Biggest Riser: Blue Jays. Aside from Milwaukee, it's hard to imagine a more surprising division leader than Toronto, a team that finished 14 games under .500 in 2013 but is now first in the AL East thanks to a 9-1 stretch in its last 10. Toronto's won six straight, including a three-game sweep of the A's at home, and they're doing it with the AL's most powerful offense. The Blue Jays' .422 slugging percentage trails only the Rockies in all of baseball, and the team's 70 homers are tops in MLB and best in the AL by a wide margin (the Angels are next with 55). Edwin Encarnacion has provided a large chunk of that power surge, bashing 12 homers just in the month of May and eight in his last 10 games. His 14 dingers overall tie him for third in baseball behind Nelson Cruz (16) and Jose Abreu (15).

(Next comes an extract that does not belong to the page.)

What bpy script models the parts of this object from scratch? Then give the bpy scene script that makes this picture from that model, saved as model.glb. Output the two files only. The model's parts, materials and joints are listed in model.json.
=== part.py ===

Biggest Faller: Red Sox. No team is colder or worse than Boston at this moment. A 10-game losing streak has sent the Red Sox plummeting into the AL East basement; it's the longest skid for a defending World Series champion since the 1998 Marlins lost 11 straight. It's also the first double-digit losing streak for Boston since 1976, which hasn't lost 11 in a row since the strike-shortened 1994 season. The Red Sox are still a ways away from the franchise record of 17 consecutive losses, set back in 1926, but their postseason hopes are growing more and more distant with each defeat.
A few words about the...
Cardinals: St. Louis is looking more like a defending National League champion these days thanks to eight wins in its last 10 games, bumping the Cardinals all the way to fifth in this week's rankings. That run has helped the Cardinals close the gap in the NL Central from 5 1/2 games to 1 1/2 going into play on Memorial Day, and St. Louis can thank the stellar work of Adam Wainwright for its recent success. Wainwright is now on a 17-inning scoreless streak after blanking Cincinnati for eight frames on Sunday; since getting battered by the Cubs on May 2 (5 IP, 6 ER), Wainwright has tossed 31 innings and allowed only three runs on three walks and 31 strikeouts. His 2.7 WAR is the third-best mark among pitchers, and his 1.67 ERA is behind only Jeff Samardzija's 1.46.
Orioles: One bird flies high, the other falls to earth. (Sorry.) (Not sorry.) Baltimore is back in the middle of the pack at 14th after reaching a season-high seventh two weeks ago, splitting series with Pittsburgh and Cleveland. Baltimore's fall has more to do with the teams behind them getting hot than the Orioles doing anything in particular wrong, but the team's pitching hasn't helped, surrendering 32 runs in its last six games. Would you be surprised to find out that Ubaldo Jimenez is at the center of Baltimore's recent pitching woes? The consistently inconsistent Jimenez was thrashed for five runs over four innings in the Orioles' 9-0 loss to Cleveland last week, walking five in the outing. Jimenez started May on a strong note, with just one earned run allowed in 19 2/3 innings over his first three starts, but has now given up 10 earned over nine innings in his last two.
Phillies: The indignity of being 2014's first (and possibly only) no-hit team was a wretched cap to a bad week for Philadelphia, as the Phillies dropped a series each to the Marlins and Dodgers and are lounging in the bottom-five of the rankings. Since reaching .500 back on May 5, the Phillies have gone 6-11, stuck in the NL East basement and trying to pass the Mets to avoid their first last-place finish since 2000. Equally hard to watch has been the total collapse of Ryan Howard, who sparked hopes of a comeback season with an .803 OPS over April and March, but has hit just .184/.267/.303 with two homers since May 1.